In an an / apest up / beats start out/ in reverse
of the dactyl's persuasion but end up no worse.
(Yes, the anapest's name is dactylic--a curse?)

Paul Fussell‘s splendid magisterial treatise, Poetic Meter and Poetic Form (Random House, 1965; 1979) begins with an enlightening essay on “The Nature of Meter.” In it, he opens with a quote from Ezra Pound, “Rhythm must have meaning,” and later asserts, “…triple meters (based on anapestic or dactylic feet) seem inevitably to have something vaguely joyous, comical, light, or superficial about them.”

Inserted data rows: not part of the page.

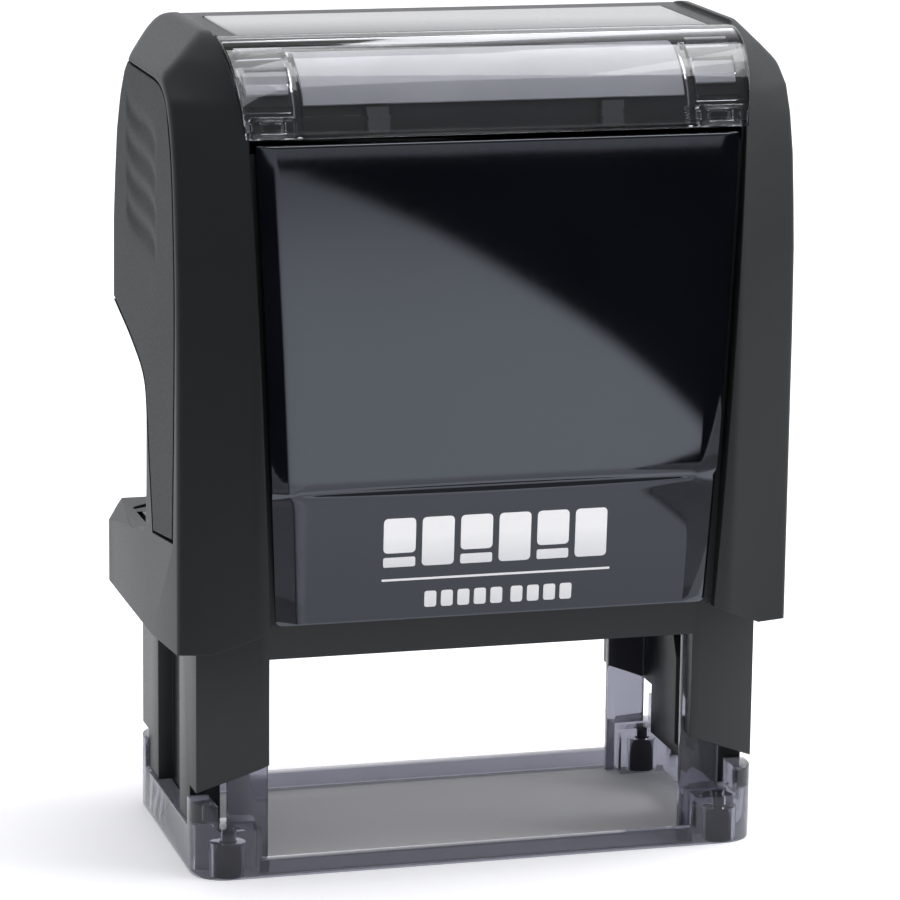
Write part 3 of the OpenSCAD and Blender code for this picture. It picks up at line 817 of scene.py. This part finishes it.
def index_window(material):
    """The clear window: a bent pane with thick clip blocks at both ends."""
    pane = bent_strip("index_window_pane", -WINDOW_HALF, WINDOW_HALF, WINDOW_R, WINDOW_R - 1.0, 0.5, 89, 48)
    flared(pane)
    softened(pane, 0.18, 3, 40)
    extras = []
    for side in (-1, 1):
        a, b = sorted((side * 17.6, side * 18.2))
        c, d = sorted((side * 18.4, side * 22.3))
        extras.append(bent_strip("rib", a, b, WINDOW_R - 0.9, WINDOW_R - 1.75, 2, 66, 20))
        extras.append(bent_strip("tab", c, d, WINDOW_R - 0.9, WINDOW_R - 1.7, 38, 52, 8))
        extras.append(bent_strip("bar", c, d, WINDOW_R - 0.9, WINDOW_R - 1.8, 19, 22, 3))
        ring = bent_strip("clip", c, d, WINDOW_R + 0.0, WINDOW_R - 1.8, 1.5, 15, 8)
        hole = bent_strip("hole", c + 0.9, d - 0.9, WINDOW_R + 0.6, WINDOW_R - 2.2, 5, 11.5, 6)
        cut(ring, hole)
        softened(ring, 0.15, 2, 40)
        extras.append(ring)
        extras.append(bent_strip("head", c, d, WINDOW_R - 0.9, WINDOW_R - 1.5, 67, 72, 4))
    joined(pane, *extras)
    return fitted(smooth(pane, 35), material, "window", "window_clear", "index_window")


def index_card(material, shell_material):
    radius = WINDOW_R - WINDOW_T - 0.3
    card = bent_strip("index_card_sheet", -17.3, 17.3, radius, radius - 0.28, 24, 88, 30)
    fitted(smooth(card, 40), material, "cap", "card", "index_card")
    ears = [bent_strip("ear", *sorted((side * 18.5, side * 22.2)), radius, radius - 0.28, 33, 50, 12)
            for side in (-1, 1)]
    fitted(smooth(joined_loose("card_ears", ears), 40), material, "cap", "card")
    posts = [bent_strip("post", x - 1.0, x + 1.0, radius + 0.15, radius - 0.65, 3, 21, 8)
             for x in (-10.8, 10.6)]
    fitted(smooth(joined_loose("card_stops", posts), 40), shell_material, "cap", "cap_plastic")


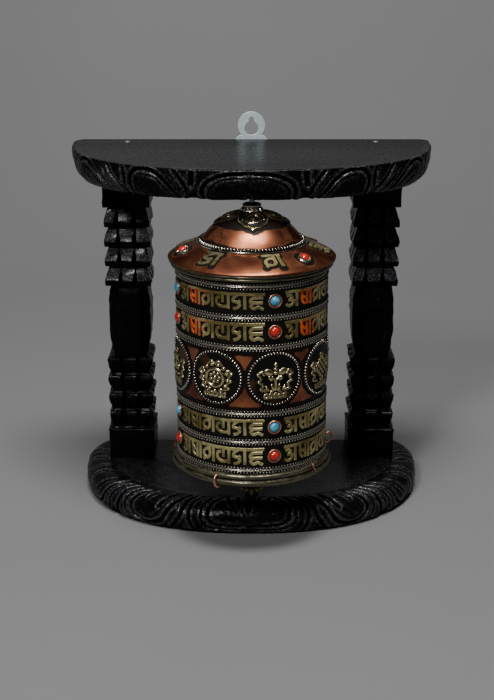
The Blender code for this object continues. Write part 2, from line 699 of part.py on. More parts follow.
def prayer_scroll():
    """The roll of printed paper that every such drum holds, in its cloth sleeve."""
    bore = SPINDLE_RADIUS + GAP
    low, high = DRUM_BOTTOM + 6 * MM, 200 * MM
    turned("paper_scroll", tube_wall(34 * MM, 34 * MM - bore, low, high), "paper", 32)
    turned("scroll_sleeve", tube_wall(35.2 * MM, 0.9 * MM, low + 4 * MM, high - 4 * MM),
           "saffron_cloth", 32)


clear_scene()
base_board()
top_board()
post("left_post", -1)
post("right_post", 1)
frame_fasteners()
hanger_plate()
spindle_group()
drum_casing()
crown_rosette()
wire_rings()
embossed_bands()
medallions()
cap_stones()
wire_ties()
prayer_scroll()
for model_object in MODEL.objects:
    if model_object.type == "MESH":
        smooth(model_object)
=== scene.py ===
import math

import bmesh
import bpy
import numpy as np
from mathutils import Matrix, Vector, noise


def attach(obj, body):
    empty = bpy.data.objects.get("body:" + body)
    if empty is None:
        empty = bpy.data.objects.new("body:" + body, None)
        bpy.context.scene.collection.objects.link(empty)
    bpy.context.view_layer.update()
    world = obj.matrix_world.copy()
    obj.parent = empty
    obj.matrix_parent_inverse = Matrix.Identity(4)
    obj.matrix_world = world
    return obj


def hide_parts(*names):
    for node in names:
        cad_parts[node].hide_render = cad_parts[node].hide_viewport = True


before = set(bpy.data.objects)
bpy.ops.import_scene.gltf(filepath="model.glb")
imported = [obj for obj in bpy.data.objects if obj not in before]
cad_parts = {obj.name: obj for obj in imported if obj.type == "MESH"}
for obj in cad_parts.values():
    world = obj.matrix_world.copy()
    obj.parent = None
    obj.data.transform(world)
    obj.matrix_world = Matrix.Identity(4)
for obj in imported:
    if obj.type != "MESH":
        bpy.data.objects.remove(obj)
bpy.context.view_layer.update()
MM = 0.001


# Base board
# A half-round plank of soft wood, carved round its rolled edge with lotus petals that open upwards,
# then stained black and waxed. Two countersunk screws hold the posts from below.

def leave_all():
    if bpy.context.mode != "OBJECT":
        bpy.ops.object.mode_set(mode="OBJECT")
    bpy.ops.object.select_all(action="DESELECT")


def take(piece):
    leave_all()
    piece.select_set(True)
    bpy.context.view_layer.objects.active = piece


def added(name):
    """The primitive just added, under its own name."""
    piece = bpy.context.object
    piece.name = name
    piece.data.name = name
    return piece


def corners(piece):
    """The piece's vertices as an array, in millimetres."""
    flat = np.empty(len(piece.data.vertices) * 3)
    piece.data.vertices.foreach_get("co", flat)
    return flat.reshape(-1, 3) / MM


def move_corners(piece, places):
    piece.data.vertices.foreach_set("co", (np.asarray(places, dtype=float) * MM).ravel())
    piece.data.update()


def note(piece, word, values):
    """Keeps a number for each vertex, for the piece's material."""
    layer = piece.data.attributes.get(word) or piece.data.attributes.new(word, "FLOAT", "POINT")
    layer.data.foreach_set("value", np.asarray(values, dtype=float))


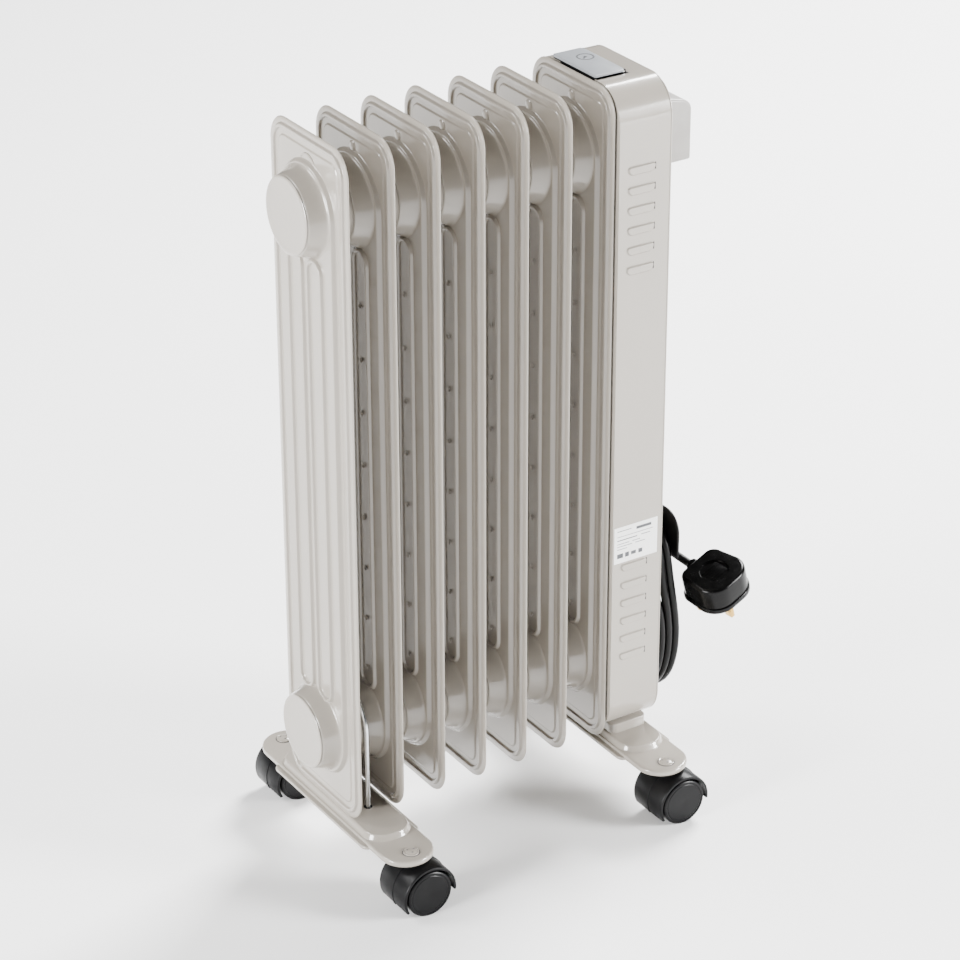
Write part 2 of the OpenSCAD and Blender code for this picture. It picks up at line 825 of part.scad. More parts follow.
castor_wheel(3, 1);  // castor_4_wheel_b
castor_axle(3);  // castor_4_axle
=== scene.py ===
from math import sin, cos, pi, radians
import bpy
import bmesh
from mathutils import Vector, Matrix, Euler


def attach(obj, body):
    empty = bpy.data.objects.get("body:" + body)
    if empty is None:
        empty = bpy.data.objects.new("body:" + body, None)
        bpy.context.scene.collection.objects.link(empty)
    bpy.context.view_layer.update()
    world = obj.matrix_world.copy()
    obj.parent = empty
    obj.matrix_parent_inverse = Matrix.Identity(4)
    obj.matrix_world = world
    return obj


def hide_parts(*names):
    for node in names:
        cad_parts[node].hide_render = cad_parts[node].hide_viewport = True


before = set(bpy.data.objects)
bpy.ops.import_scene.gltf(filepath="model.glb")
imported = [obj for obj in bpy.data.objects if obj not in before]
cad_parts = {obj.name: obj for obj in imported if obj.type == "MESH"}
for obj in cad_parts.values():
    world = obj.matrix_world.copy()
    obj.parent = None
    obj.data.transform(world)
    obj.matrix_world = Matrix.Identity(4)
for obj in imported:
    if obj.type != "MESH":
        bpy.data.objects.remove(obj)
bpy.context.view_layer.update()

# shared places on the heater, in mm, the same as in the CAD source
heater = dict(
    finCount=7, pitch=40, firstX=-153.6, finZ=58, finW=116, finH=588, finCorner=23,
    lowerAxis=69, upperAxis=524,
    boxBack=242.2, boxDepth=48.2, boxFront=292.4, boxW=123.4, boxRise=8.7, boxCorner=29,
)
finZ = heater["finZ"]
backX = heater["firstX"] + heater["boxBack"]
faceX = heater["firstX"] + heater["boxFront"]
boxZ = finZ + heater["boxRise"]
boxTop = finZ + heater["finH"]
lowerZ = finZ + heater["lowerAxis"]
upperZ = finZ + heater["upperAxis"]


# materials
def srgb(code):
    parts = [int(code[i:i + 2], 16) / 255 for i in (1, 3, 5)]
    return tuple([p / 12.92 if p < 0.04045 else ((p + 0.055) / 1.055) ** 2.4 for p in parts] + [1.0])


def addNode(tree, kind, settings=None, links=None):
    node = tree.nodes.new(kind)
    for key, value in (settings or {}).items():
        if key in node.inputs:
            node.inputs[key].default_value = value
        else:
            setattr(node, key, value)
    for key, source in (links or {}).items():
        tree.links.new(source, node.inputs[key])
    return node


def startMaterial(name):
    mat = bpy.data.materials.new(name)
    mat.use_nodes = True
    tree = mat.node_tree
    shader = tree.nodes["Principled BSDF"]
    coords = addNode(tree, "ShaderNodeTexCoord").outputs["Object"]
    return mat, tree, shader, coords


def perMm(size):
    return 1000 / size  # noise scale for a pattern this many mm across


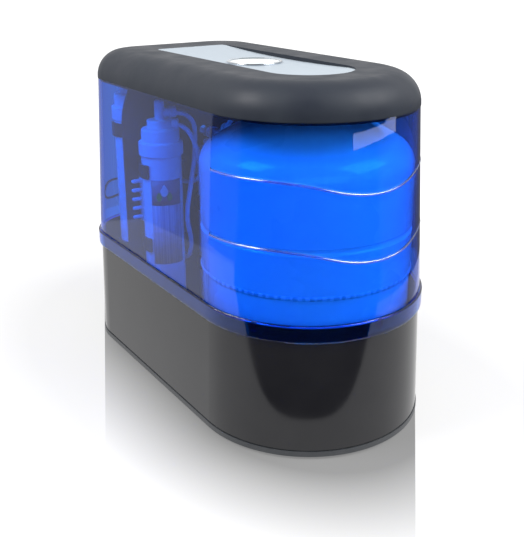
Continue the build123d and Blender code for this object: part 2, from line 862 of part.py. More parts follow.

Lines of anapests, while not exactly common or even considered contemporary, are less thin on the ground than lines built of dactyls. Think of limericks, or of that classic, “‘The Night Before Christmas,” by Clement Clarke Moore, or even of Edgar Allen Poe’s “Annabel Lee.”

I am sure there must be modern dactylic poems of which I am unaware. (If you know of any, please share them with me!) In my hunt for them, I have turned up one that I just love. It’s by Wendy Cope, a brilliant British poet whose first book, Making Cocoa for Kingsley Amis, appeared in 1986. Her collection, Family Values, has a permanent place on my shelves. Cope is able consistently to craft poems that seem light but are never light-weight, rather the way an aerialist skips across a tightrope, making something very difficult appear easy to do. Cope uses a variety of metrical forms. Here is my favorite of hers in dactylic dimeter.

Emily Dickinson

Higgledy-piggledy
Emily Dickinson
Liked to use dashes
Instead of full stops.

Nowadays, faced with such
Idiosyncrasy,
Critics and editors
Send for the cops.

~ Wendy Cope
Wendy Cope (Photo by Stevie McGarrity Alderdice)

One of the things I love about this poem is how it made me notice that both “Emily” and “Dickinson” are perfect dactyls.

For now, my fingers have not managed to bring more than a single line or two of dactylic verse to the page. If I ever manage a whole poem, I shall share it here. I am hopeful that memorizing the opening to Longfellow’s “Evangeline” will work some kind of subterranean magic.

Meanwhile, waiting for the Muse, I mull…perhaps I can do something with the double trochees in “Pterodactyl”?